Hausu - Total (Cover Artwork)
Staff Review


Total (2013)

Hardly Art

Many of Hausu's elements should be pretty familiar to listeners. But the Portland, OR, band combine them in such a way on their full-length debut, Total, that's remarkably distinct, and it results in a striking, occasionally enchanting LP.

For starters, vocalist/guitarist Ben Friars Funkhouser nods rather directly to Robert Smith with a lowly, pained quaver of sorts. But it's set against those sort of roughshod, '90s-era indie/punk borderlines with incredibly tasteful, lower-fidelity layering, like a greater wall-of-sound bridge to connect the early blueprints drafted by Pavement and those being currently popularized by, say, Tigers Jaw.

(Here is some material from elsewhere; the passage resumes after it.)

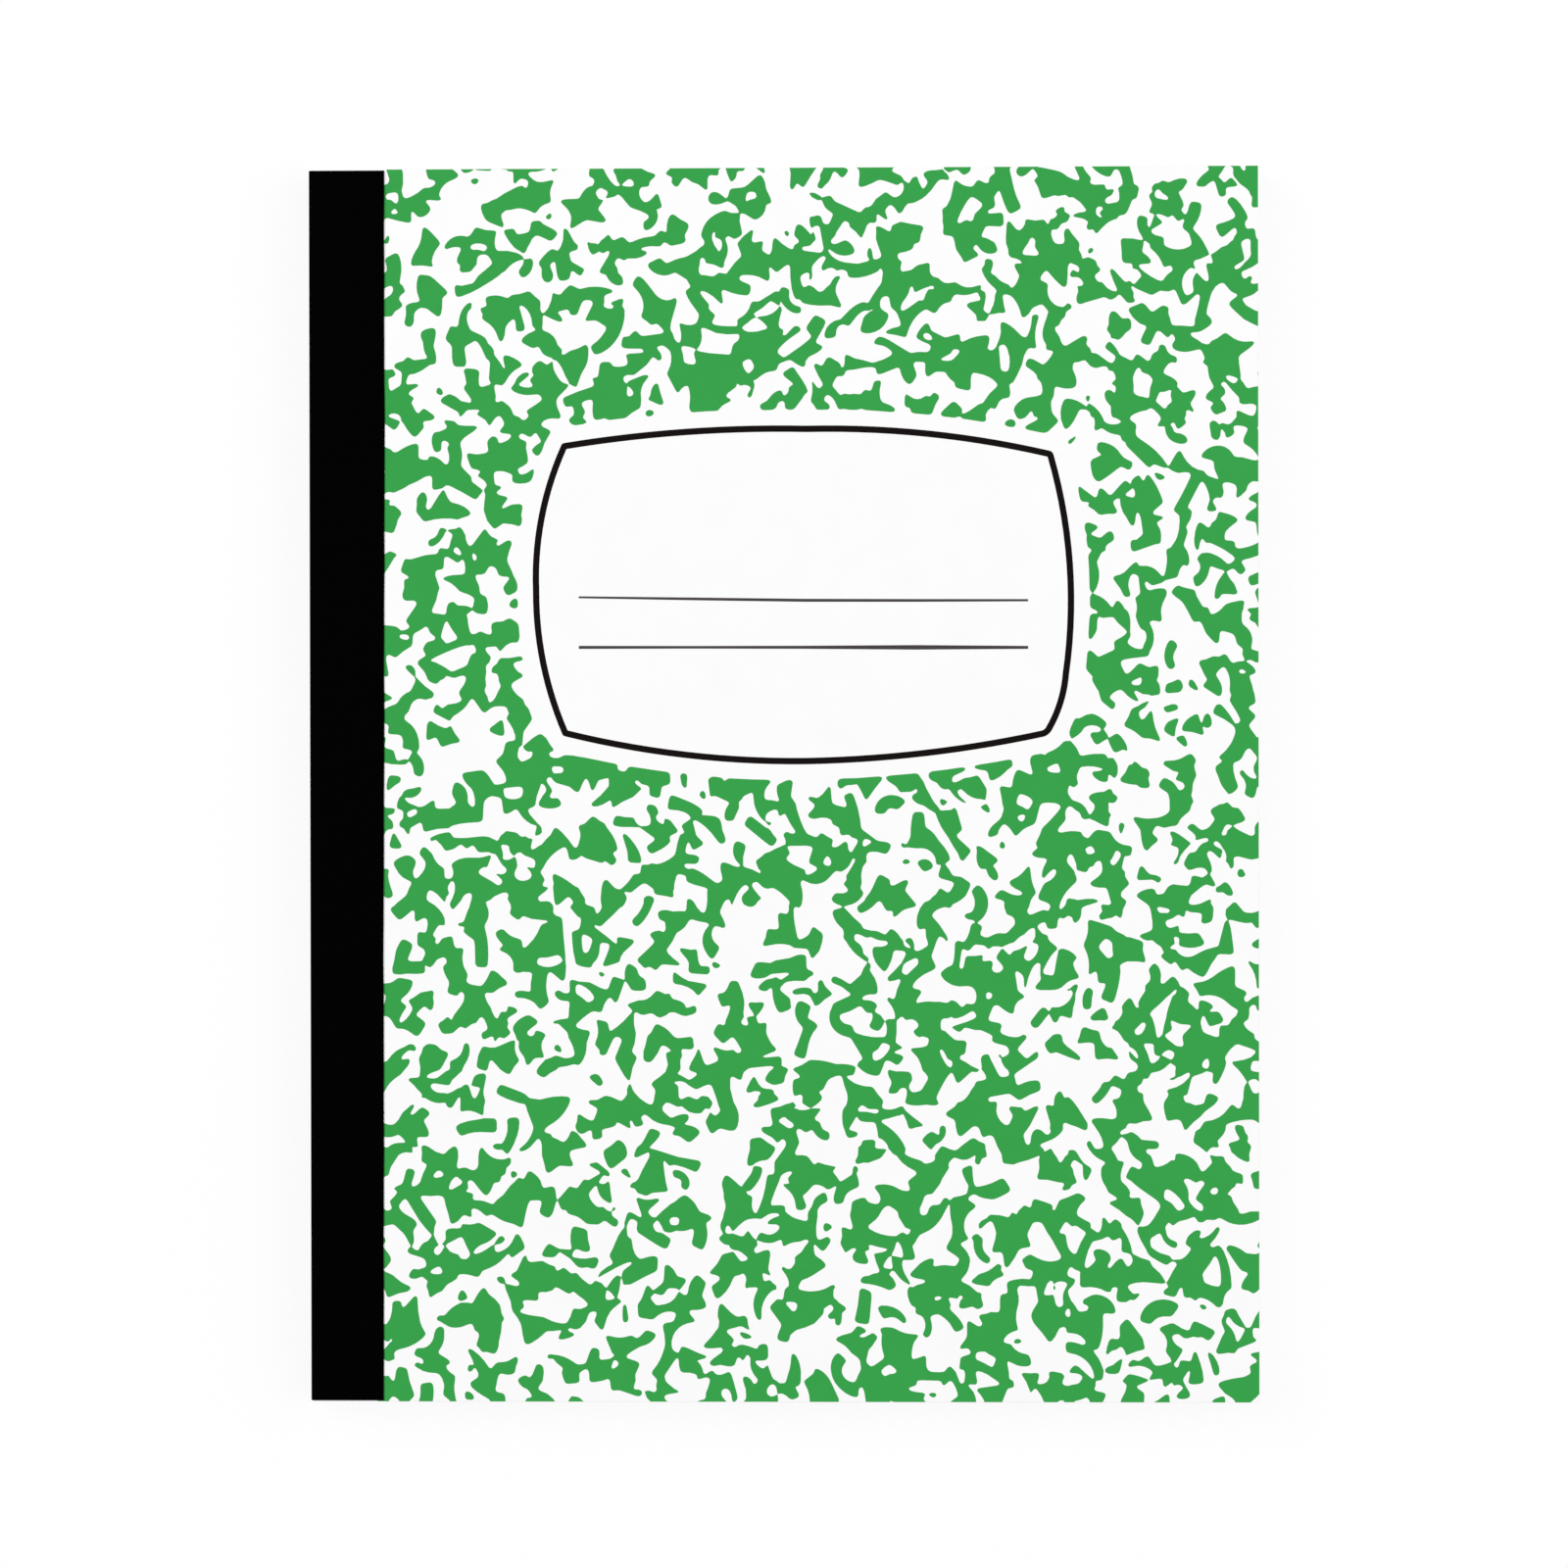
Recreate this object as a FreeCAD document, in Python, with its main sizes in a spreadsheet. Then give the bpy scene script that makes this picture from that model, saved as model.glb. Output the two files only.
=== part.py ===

Funkhouser does have that slacker tone, but he has some sort of range too. He strains earnestly through aggressive fits on tracks like "Leaning Mess," "Tetsuo" and standout "1991-2091," the latter of which picks up on the gravelly scream/pensive murmur juxtaposition adopted so well by so many post-Fugazi acts. The tension and spastic-but-sort-of-controlled-intensity on "1991-2091" makes for a pleasantly jarring cut in Total's entire context, so when it leads into the album's most vulnerable and heartbroken moment on "Gardenia," the pair of songs pack a nicely hard/soft wallop. Hausu's inspirations are most cut-and-dry on "Gardenia," which nonetheless finds them totally hitting their stride in both verse and chorus. When you hear the phrase "earworm melodies," this sort of stuff is probably what it's referring to, even if its chorus reads like fan service to the 18-24 demo: "I don't wanna talk about it anymore. / I just wanna feel like I'm living again. / I just wanna move back home / and see my parents and cats." Can you see these lyrics laid out over a picture of a college kid sprawled out on a bed getting reblogged hard on Tumblr? Me too, but it doesn't matter, because "Gardenia" is pretty fucking dynamite.

It sounds like Total really struggles some to match the dynamic, engrossing qualities of its opening salvo, but it doesn't blow all its steam early. The band make their money from there on out on meandering, and they do it fairly well (think a stuffier Television), with at least three more songs pushing or surpassing the five-minute mark thanks to straight jamming (the post-punk-ca.-"Shadowplay"-hinting "Vasari Joust"), fuzzy beats, or extra snarling ("Tetsuo"). The nimble, dusty twinkles that initiate closer "Bleak" will likely grab anyone whose attention has faded; it's a pick-me-up just as things are ending, with plenty of head-bobbing, air guitar-worthy riffing, a gripping, rhythmic push, and the band lending a slightly cleaner tone to the bridge's atmosphere that really makes it.

Total's a very good and nearly outright great record you could essentially call art-punk, a tapestry of warm influences whose details really shine at certain times.